Invoking quick-fixes
A quick-fix may be associated with each reported problem through the Inspector tool window using the intention to fix:
Normally the user invokes the quick-fix through the Intentions context menu, which is displayed after pressing the Alt+Enter key shortcut. If the apply immediately flag is set, however, MPS will run the associated quick-fix as soon as the problem is discovered during on-the-fly analysis without waiting for the user trigger.
The two other optional properties configured through the Inspector are needed less frequently:
node feature to highlight - specifies a node's property, child of reference to highlight as the source of the problem, instead of highlighting the whole node
foreign message source - when a user clicks (Control/Cmd + Alt + click) on the reported error in the editor, she is taken to the Checking rule's error/warning/info/ensure command that raised that error.

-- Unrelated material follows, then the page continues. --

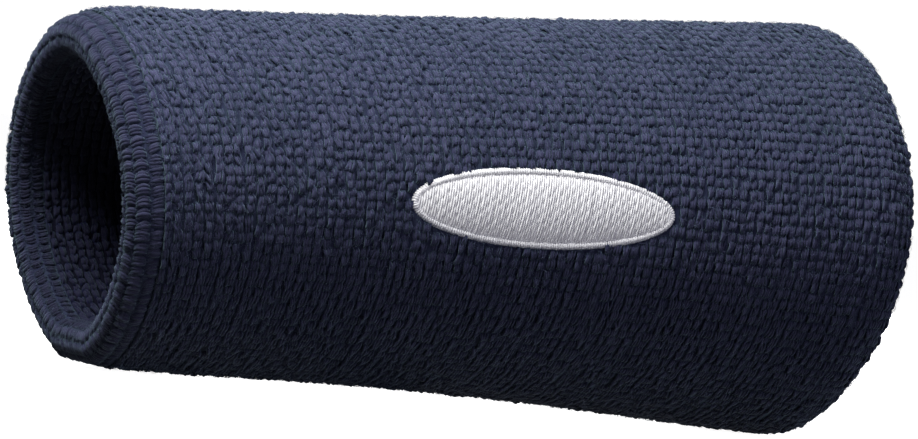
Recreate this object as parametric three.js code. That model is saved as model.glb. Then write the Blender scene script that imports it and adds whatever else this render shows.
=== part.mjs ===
import * as THREE from 'three';
import { mergeVertices } from 'three/addons/utils/BufferGeometryUtils.js';

// A long terry sweat wristband, lying with its tube along X and its emblem facing -Y.
// Sizes are in millimetres. s runs along the tube from the wrist end, turn runs round it
// from the emblem side, and depth is measured inwards from the tips of the outer pile.

const bandLength = 127;
const wristHalfHeight = 25.5;
const flareHalfHeight = 7.3;
const flarePower = 1.6;
const wristGather = 0.8;
const forearmGather = 0.5;
const gatherReach = 5;
const wristDepthRatio = 0.923;
const forearmDepthRatio = 0.905;
const edgePinch = 0.15;
const underArch = 7.7;
const restFlat = 1;
const wristLean = -0.163;
const forearmLean = 0.024;

const wallThickness = 6.4;
const terryThickness = 2.3;
const gap = 0.3;
const mid = wallThickness / 2;

const weltOuterRadius = 2.25;
const weltInnerRadius = 1.2;
const weltLeg = 0.7;
const hemElasticRadius = 0.8;
const ropeHeight = 0.7;
const terryStart = mid + weltLeg + gap;
const turnLength = 7.5;
const turnInnerLength = 4.5;
const turnCore = 0.75;
const turnElasticRadius = 0.5;

const elasticPitch = 11;
const elasticRadius = 0.3;
const elasticDepth = 3.45;

const emblemLength = 42;
const emblemHeight = 11.5;
const emblemRise = 1.5;
const emblemThickness = 0.7;
const backingMargin = 3;
const backingDepth = 2.57;
const backingThickness = 0.28;

const roundSteps = 48;
const alongSteps = 12;

function halfHeight(s) {
  const flare = flareHalfHeight * Math.pow(Math.max(s, 0) / bandLength, flarePower);
  const wristPull = wristGather * Math.exp(-Math.pow(s / gatherReach, 2));
  const forearmPull = forearmGather * Math.exp(-Math.pow((bandLength - s) / gatherReach, 2));
  return wristHalfHeight + flare - wristPull - forearmPull;
}

function depthRatio(s) {
  return THREE.MathUtils.lerp(wristDepthRatio, forearmDepthRatio, s / bandLength);
}

// The tube's cross-section is an oval, pinched a little at its top and bottom edges.
function bandPoint(s, turn, depth) {
  const t = s / bandLength;
  const half = halfHeight(s);
  const pinch = 1 - edgePinch * Math.sin(turn) ** 2;
  const y = -(half * depthRatio(s) - depth) * Math.cos(turn) * pinch;
  const rise = (half - depth) * Math.sin(turn);
  const lean = wristLean * (1 - t) ** 2 + forearmLean * t ** 2;
  const centreHeight = half + underArch * t * (1 - t) - restFlat;
  const z = Math.max(centreHeight + rise, depth);
  return new THREE.Vector3(s - bandLength / 2 + lean * rise, y, z);
}

function solid(positions, faces) {
  const geometry = new THREE.BufferGeometry();
  geometry.setAttribute('position', new THREE.Float32BufferAttribute(positions, 3));
  geometry.setIndex(faces);
  const merged = mergeVertices(geometry, 1e-4);
  if (signedVolume(merged) < 0) {
    const index = merged.getIndex();
    for (let i = 0; i < index.count; i += 3) {
      const first = index.getX(i);
      index.setX(i, index.getX(i + 1));
      index.setX(i + 1, first);
    }
  }
  merged.computeVertexNormals();
  return merged;
}

function signedVolume(geometry) {
  const position = geometry.getAttribute('position');
  const index = geometry.getIndex();
  const [a, b, c] = [new THREE.Vector3(), new THREE.Vector3(), new THREE.Vector3()];
  let total = 0;
  for (let i = 0; i < index.count; i += 3) {
    a.fromBufferAttribute(position, index.getX(i));
    b.fromBufferAttribute(position, index.getX(i + 1));
    c.fromBufferAttribute(position, index.getX(i + 2));
    total += a.dot(b.cross(c)) / 6;
  }
  return total;
}

// A closed outline of [s, depth] points, carried once round the tube.
function ring(outline) {
  const positions = [];
  const faces = [];
  const count = outline.length;
  for (let i = 0; i < roundSteps; i++) {
    const turn = (2 * Math.PI * i) / roundSteps - Math.PI / 2;
    for (const [s, depth] of outline) {
      positions.push(...bandPoint(s, turn, depth));
    }
  }
  for (let i = 0; i < roundSteps; i++) {
    const next = (i + 1) % roundSteps;
    for (let j = 0; j < count; j++) {
      const after = (j + 1) % count;
      const corners = [i * count + j, next * count + j, next * count + after, i * count + after];
      faces.push(corners[0], corners[1], corners[2], corners[0], corners[2], corners[3]);
    }
  }
  return solid(positions, faces);
}

// Points on a part of an ellipse in the [s, depth] plane. At 0 degrees it points at the
// outer face and at 90 degrees it points out of the tube's end.
function bend(centreS, alongRadius, depthRadius, fromDegrees, toDegrees, steps) {
  const points = [];
  for (let i = 0; i <= steps; i++) {
    const angle = THREE.MathUtils.degToRad(THREE.MathUtils.lerp(fromDegrees, toDegrees, i / steps));
    points.push([centreS + alongRadius * Math.sin(angle), mid - depthRadius * Math.cos(angle)]);
  }
  return points;
}

function layer(outerDepth, innerDepth, start, end) {
  const outer = [];
  const inner = [];
  for (let i = 0; i <= alongSteps; i++) {
    const s = THREE.MathUtils.lerp(start, end, i / alongSteps);
    outer.push([s, outerDepth]);
    inner.unshift([s, innerDepth]);
  }
  return ring([...outer, ...inner]);
}

// The knitted fold that closes the wrist end, open towards the forearm.
function wristWelt() {
  const legEnd = mid + weltLeg;
  return ring([
    [legEnd, mid - weltOuterRadius],
    ...bend(mid, -weltOuterRadius, weltOuterRadius, 0, 180, 8),
    [legEnd, mid + weltOuterRadius],
    [legEnd, mid + weltInnerRadius],
    ...bend(mid, -weltInnerRadius, weltInnerRadius, 180, 0, 6),
    [legEnd, mid - weltInnerRadius],
  ]);
}

// One row of cord stitches lying round the front of the welt.
function ropeRow(fromDegrees, toDegrees) {
  const inside = weltOuterRadius + gap - 0.05;
  const outside = inside + ropeHeight;
  return ring([
    ...bend(mid, -outside, outside, fromDegrees, toDegrees, 3),
    ...bend(mid, -inside, inside, toDegrees, fromDegrees, 2),
  ]);
}

// The pile fabric where it turns from the outside to the lining at the forearm end.
function forearmTurn() {
  const outerStart = bandLength - turnLength;
  const innerStart = bandLength - turnInnerLength;
  const core = mid - terryThickness;
  const seam = outerStart - 1;
  return ring([
    [seam, 0],
    ...bend(outerStart, turnLength, mid, 0, 90, 6),
    ...bend(innerStart, turnInnerLength, mid, 105, 180, 4),
    [seam, wallThickness],
    [seam, wallThickness - terryThickness],
    ...bend(innerStart - 1, turnInnerLength - terryThickness, core, 180, 0, 6),
    [seam, terryThickness],
  ]);
}

function cordRing(centreS, radius) {
  return ring(bend(centreS, radius, radius, 0, 300, 5));
}

// The covered elastic yarn, laid round and round between the two fabrics.
function laidInElastic(start, end) {
  const sides = 5;
  const perTurn = 36;
  const steps = Math.round(((end - start) / elasticPitch) * perTurn);
  const positions = [];
  const faces = [];
  for (let i = 0; i <= steps; i++) {
    const s = THREE.MathUtils.lerp(start, end, i / steps);
    const turn = (2 * Math.PI * i) / perTurn;
    for (let j = 0; j < sides; j++) {
      const angle = (2 * Math.PI * j) / sides;
      const along = s + elasticRadius * Math.cos(angle);
      positions.push(...bandPoint(along, turn, elasticDepth + elasticRadius * Math.sin(angle)));
    }
  }
  for (let i = 0; i < steps; i++) {
    for (let j = 0; j < sides; j++) {
      const after = (j + 1) % sides;
      const corners = [i * sides + j, (i + 1) * sides + j, (i + 1) * sides + after, i * sides + after];
      faces.push(corners[0], corners[1], corners[2], corners[0], corners[2], corners[3]);
    }
  }
  const last = steps * sides;
  for (let j = 1; j < sides - 1; j++) {
    faces.push(0, j, j + 1, last, last + j + 1, last + j);
  }
  return solid(positions, faces);
}

// An oval plate that follows the front of the band.
function ovalPlate(length, height, outerDepth, thickness) {
  const rounds = 4;
  const spokes = 40;
  const positions = [];
  const faces = [];
  const place = (radius, angle, depth) => {
    const s = bandLength / 2 + (length / 2) * radius * Math.cos(angle);
    const rise = emblemRise + (height / 2) * radius * Math.sin(angle);
    positions.push(...bandPoint(s, Math.asin(rise / halfHeight(s)), depth));
  };
  for (const depth of [outerDepth, outerDepth + thickness]) {
    place(0, 0, depth);
    for (let i = 1; i <= rounds; i++) {
      for (let j = 0; j < spokes; j++) {
        place(i / rounds, (2 * Math.PI * j) / spokes, depth);
      }
    }
  }
  const perFace = 1 + rounds * spokes;
  const at = (face, round, spoke) => face * perFace + 1 + (round - 1) * spokes + (spoke % spokes);
  for (let j = 0; j < spokes; j++) {
    faces.push(0, at(0, 1, j + 1), at(0, 1, j));
    faces.push(perFace, at(1, 1, j), at(1, 1, j + 1));
    for (let i = 1; i < rounds; i++) {
      faces.push(at(0, i, j), at(0, i, j + 1), at(0, i + 1, j + 1));
      faces.push(at(0, i, j), at(0, i + 1, j + 1), at(0, i + 1, j));
      faces.push(at(1, i, j), at(1, i + 1, j + 1), at(1, i, j + 1));
      faces.push(at(1, i, j), at(1, i + 1, j), at(1, i + 1, j + 1));
    }
    const rim = [at(0, rounds, j), at(0, rounds, j + 1), at(1, rounds, j + 1), at(1, rounds, j)];
    faces.push(rim[0], rim[1], rim[2], rim[0], rim[2], rim[3]);
  }
  return solid(positions, faces);
}

const finishes = {
  pile: { color: '#2b3148', roughness: 0.95, metalness: 0 },
  lining: { color: '#232739', roughness: 0.95, metalness: 0 },
  welt: { color: '#272c41', roughness: 0.9, metalness: 0 },
  rope: { color: '#313750', roughness: 0.85, metalness: 0 },
  elastic: { color: '#1c1e27', roughness: 0.7, metalness: 0 },
  silverThread: { color: '#b9bcc4', roughness: 0.45, metalness: 0 },
  backing: { color: '#d4d4d0', roughness: 0.9, metalness: 0 },
};

const layerEnd = bandLength - turnLength - 1 - gap;
const innerFace = wallThickness - terryThickness;

const pieces = [
  ['outer_terry_layer', 'pile', layer(0, terryThickness, terryStart, layerEnd)],
  ['inner_terry_lining', 'lining', layer(innerFace, wallThickness, terryStart, layerEnd)],
  ['wrist_welt', 'welt', wristWelt()],
  ['welt_rope_row_outer', 'rope', ropeRow(18, 58)],
  ['welt_rope_row_front', 'rope', ropeRow(68, 112)],
  ['welt_rope_row_inner', 'rope', ropeRow(122, 162)],
  ['forearm_turned_edge', 'pile', forearmTurn()],
  ['wrist_hem_elastic', 'elastic', cordRing(mid, hemElasticRadius)],
  ['forearm_hem_elastic', 'elastic', cordRing(bandLength - turnLength, turnElasticRadius)],
  ['laid_in_elastic', 'elastic', laidInElastic(terryStart + 3, layerEnd - 3)],
  ['emblem_embroidery', 'silverThread', ovalPlate(emblemLength, emblemHeight, -gap - emblemThickness,
    emblemThickness)],
  ['emblem_backing', 'backing', ovalPlate(emblemLength + backingMargin, emblemHeight + backingMargin,
    backingDepth, backingThickness)],
];

const band = new THREE.Group();
band.name = 'sweat_wristband';
for (const [name, finish, geometry] of pieces) {
  const mesh = new THREE.Mesh(geometry, new THREE.MeshStandardMaterial(finishes[finish]));
  mesh.name = name;
  band.add(mesh);
}

// The leaning wrist end makes the top longer, so the band is centred over its origin.
const box = new THREE.Box3().setFromObject(band);
for (const mesh of band.children) {
  mesh.geometry.translate(-(box.min.x + box.max.x) / 2, 0, 0);
}

export default band;
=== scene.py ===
import math

import bpy
import numpy as np
from mathutils import Matrix, Vector


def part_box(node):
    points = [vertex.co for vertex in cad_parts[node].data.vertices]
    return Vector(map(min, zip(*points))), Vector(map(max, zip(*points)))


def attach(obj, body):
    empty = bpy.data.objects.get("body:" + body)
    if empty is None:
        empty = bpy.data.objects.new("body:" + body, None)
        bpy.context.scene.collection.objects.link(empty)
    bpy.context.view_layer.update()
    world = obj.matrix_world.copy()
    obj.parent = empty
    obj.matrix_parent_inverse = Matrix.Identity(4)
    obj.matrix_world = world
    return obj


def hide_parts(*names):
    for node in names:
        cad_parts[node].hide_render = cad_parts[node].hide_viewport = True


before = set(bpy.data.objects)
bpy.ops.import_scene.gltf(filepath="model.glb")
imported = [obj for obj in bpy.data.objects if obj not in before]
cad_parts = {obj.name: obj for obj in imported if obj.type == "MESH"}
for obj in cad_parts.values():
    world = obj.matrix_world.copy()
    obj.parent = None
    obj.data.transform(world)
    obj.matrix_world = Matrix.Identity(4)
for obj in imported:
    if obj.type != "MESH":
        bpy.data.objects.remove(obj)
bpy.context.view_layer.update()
mm = 0.001
print("frame loaded:", len(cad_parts), "nodes")

# the band's form

# sizes in mm; s runs along the tube from the wrist end, turn round it from the emblem side
band = {
    "length": 127,
    "wristHalf": 25.5,
    "flare": 7.3,
    "flarePower": 1.6,
    "wristGather": 0.8,
    "forearmGather": 0.5,
    "gatherReach": 5,
    "wristRatio": 0.923,
    "forearmRatio": 0.905,
    "pinch": 0.15,
    "arch": 7.7,
    "flat": 1,
    "wristLean": -0.163,
    "forearmLean": 0.024,
    "wall": 6.4,
    "shift": 0,  # set below, so that the band lies on its CAD solids
    "turnLength": 7.5,
    "turnInner": 4.5,
    "terryStart": 4.9,
    "edgePath": 15.5,  # the pile path's stretch round the forearm edge
}
wallMid = band["wall"] / 2


def halfHeight(s):
    t = np.clip(s, 0, None) / band["length"]
    flare = band["flare"] * t ** band["flarePower"]
    wristPull = band["wristGather"] * np.exp(-((s / band["gatherReach"]) ** 2))
    fromEnd = (band["length"] - s) / band["gatherReach"]
    return band["wristHalf"] + flare - wristPull - band["forearmGather"] * np.exp(-(fromEnd**2))


def bandPoint(s, turn, depth):
    t = s / band["length"]
    half = halfHeight(s)
    ratio = band["wristRatio"] + (band["forearmRatio"] - band["wristRatio"]) * t
    y = -(half * ratio - depth) * np.cos(turn) * (1 - band["pinch"] * np.sin(turn) ** 2)
    rise = (half - depth) * np.sin(turn)
    lean = band["wristLean"] * (1 - t) ** 2 + band["forearmLean"] * t**2
    centre = half + band["arch"] * t * (1 - t) - band["flat"]
    z = np.maximum(centre + rise, np.maximum(depth, 0))
    x = s - band["length"] / 2 + lean * rise + band["shift"]
    return np.stack(np.broadcast_arrays(x, y, z), -1)


allTurns = np.linspace(0, 2 * np.pi, 721)
edgeEnd = bandPoint(np.float64(band["length"]), allTurns, wallMid)[:, 0].max()
band["shift"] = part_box("forearm_turned_edge")[1][0] / mm - edgeEnd

stations = np.linspace(0, band["length"], 41)
turnTable = np.zeros((len(stations), len(allTurns)))
girths = np.zeros(len(stations))
for row, station in enumerate(stations):
    steps = np.linalg.norm(np.diff(bandPoint(station, allTurns, 0), axis=0), axis=1)
    arc = np.concatenate([[0], np.cumsum(steps)])
    girths[row] = arc[-1]
    turnTable[row] = np.interp(np.linspace(0, 1, len(allTurns)), arc / arc[-1], allTurns)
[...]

With the foreign message source property you can override this behavior and provide your own node that the user will be taken to upon clicking on the error.
Additional methods
The additional methods section at the bottom of inferrence rules, checking rules andd quick-fixes allows the user to define utility methods that can be called from within the corresponding root node to avoid repetition. The additional methods typically perform calculations or perform tasks that are needed in multiple places of the definition. The additional methods must be private to only be visible from within the containing node.